Churches are not any different. Enrenreich peppers her book with images of religion and devotes an entire chapter to uncovering the “God wants you to be rich” fallacy. She spreads her net wide, lumping most of the mega churches into the same group, accusing them of growth through the use of a positive thinking, prosperity gospel. While she may be very correct in her assessment of some of these churches, others, including Saddleback and Willow Creek have extended their ministry outside of their own walls in a way that is meant to give life and energy to churches all over the continent. Rick Warren, of Saddleback, is best known for his book the Purpose Driven Life which could be pushed into the positive thinking category since it guides the individual toward an understanding that they are not on this earth by accident, that they do have purpose, a positive reason for existence. This book was however, preceded by, and modeled on, The Purpose Driven Church, aimed at helping churches to focus themselves on a task, providing positive energy and direction to congregations. Willow Creek has done some of the same work through its books and literature as well as its annual leadership summit. Many churches have benefited from the insights that these mega churches have been able to share, reorganizing themselves, re-orienting themselves toward a mission, learning to recognize and celebrate even small successes.

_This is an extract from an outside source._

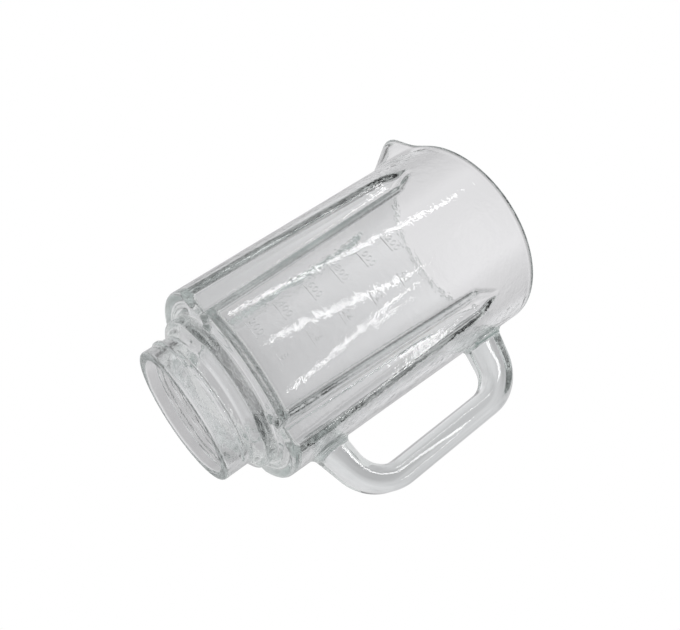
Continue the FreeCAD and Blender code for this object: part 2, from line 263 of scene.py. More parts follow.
@dataclass(frozen=True)
class Lip:
    """Pouring lip: a rounded point that leans out of the wall under the rim.

    It reaches half_width to either side. Further below the rim than buried times its drop, it lies
    hidden in the wall.
    """

    reach: float = 15.8 * MM
    drop: float = 27 * MM
    buried: float = 1.5
    tip_radius: float = 16.9 * MM
    flank_angle: float = 43.5
    half_width: float = 60.0
    wall: float = 4.7 * MM
    sink: float = 2.24 * MM
    blend: float = 4.5 * MM
    channel_blend: float = 3.0 * MM

    def radius(self, off_middle: float, height: float, side: Side, sizes: JarSizes) -> float:
        """Distance from the jar's axis to the lip's flank or point.

        Args:
            off_middle: Angle from the lip's middle line, in radians.
            height: Height above the neck's end.
            side: Which skin of the lip is asked for.
            sizes: Sizes of the jar.

        Returns:
            The lip's radius, small where the lip is buried in the wall.
        """
        if height < sizes.height - self.buried * self.drop:
            return 0.0
        top = sizes.rim_radius + self.reach - self.tip_radius
        lean = (self.reach + self.sink) * (sizes.height - height) / self.drop
        centre = top - lean
        point = self.tip_radius - (self.wall if side is Side.INNER else 0.0)
        flank = math.radians(self.flank_angle)
        touch = math.atan2(point * math.cos(flank), centre + point * math.sin(flank))
        off = min(abs(off_middle), math.pi / 2 - flank)
        if off < touch:
            return centre * math.cos(off) + math.sqrt(point ** 2 - (centre * math.sin(off)) ** 2)
        return (centre * math.sin(flank) + point) / math.sin(flank + off)


@dataclass(frozen=True)
class Thread:
    """Two right-hand ridges round the neck, each short of a full turn."""

    pitch: float = 5.4 * MM
    depth: float = 1.45 * MM
    foot: float = 3.4 * MM
    crest: float = 1.3 * MM
    start: float = 7.9 * MM
    turns: Pair = (0.915, 0.46)
    azimuth: float = 15.0
    fade: float = 9.0

    def rise(self, azimuth: float, height: float) -> float:
        """How far the neck's skin stands out at a place.

        Args:
            azimuth: Angle round the jar's axis.
            height: Height above the neck's end.

        Returns:
            The rise above the plain neck.
        """
        tallest = 0.0
        along = (azimuth - self.azimuth) % 360
        for ridge, turns in enumerate(self.turns):
            middle = self.start + self.pitch * (ridge + along / 360)
            swell = 1 - ease(abs(height - middle), self.crest / 2, self.foot / 2)
            ends = ease(along, 0, self.fade) * (1 - ease(along, turns * 360 - self.fade, turns * 360))
            tallest = max(tallest, self.depth * swell * ends)
        return tallest


class Corner(NamedTuple):
    """Corner of the barrel's outline, with the step that divides the run after it."""

    radius: float
    height: float
    rounding: float
    step: float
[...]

Enrenreich, in her quest to overturn the western idea that poverty is a voluntary condition, to counter the Calvinist understanding that it was a result of sloth and other bad habits, to destroy the positive thinker’s thesis that it is a willfull failure to embrace abundance, (pg 206) has swung her pendulum into an entirely different quandrant where there seems to be no room to think positively, even a little bit, a place where one should maybe just play the cards that have been dealt, a place where we should accept our lot in life and not visualize, dream about, something different, better.
I don’t believe that Enrenreich’s thesis that positive thinking is undermining America is totally wrong. She has clearly and eloquently described a system of thought that has damaged many psychologically, may have led to damage in the economy, and has left many deluded, disappointed and guilt ridden along the way. She sees positive thinking as a religion that has blinded us to the realities of the world, She has however overstated the case to the point where dreaming of a better time, looking to the future with anticipation, envisioning something new, becomes an offense.
That little group of elderly church members with their disillusioned pastor drinking coffee together, need to be able to grab on to some hope, some positive thinking, if their congregations are to survive into the future. They need to be able to imagine a positive vision they can hold on to, and move toward. If they can’t visualize what might be, they will never arrive. Their journey will just continue along the same road, with bishops apparently herding them along toward what they are convinced is at the end of that road: a very bleak future.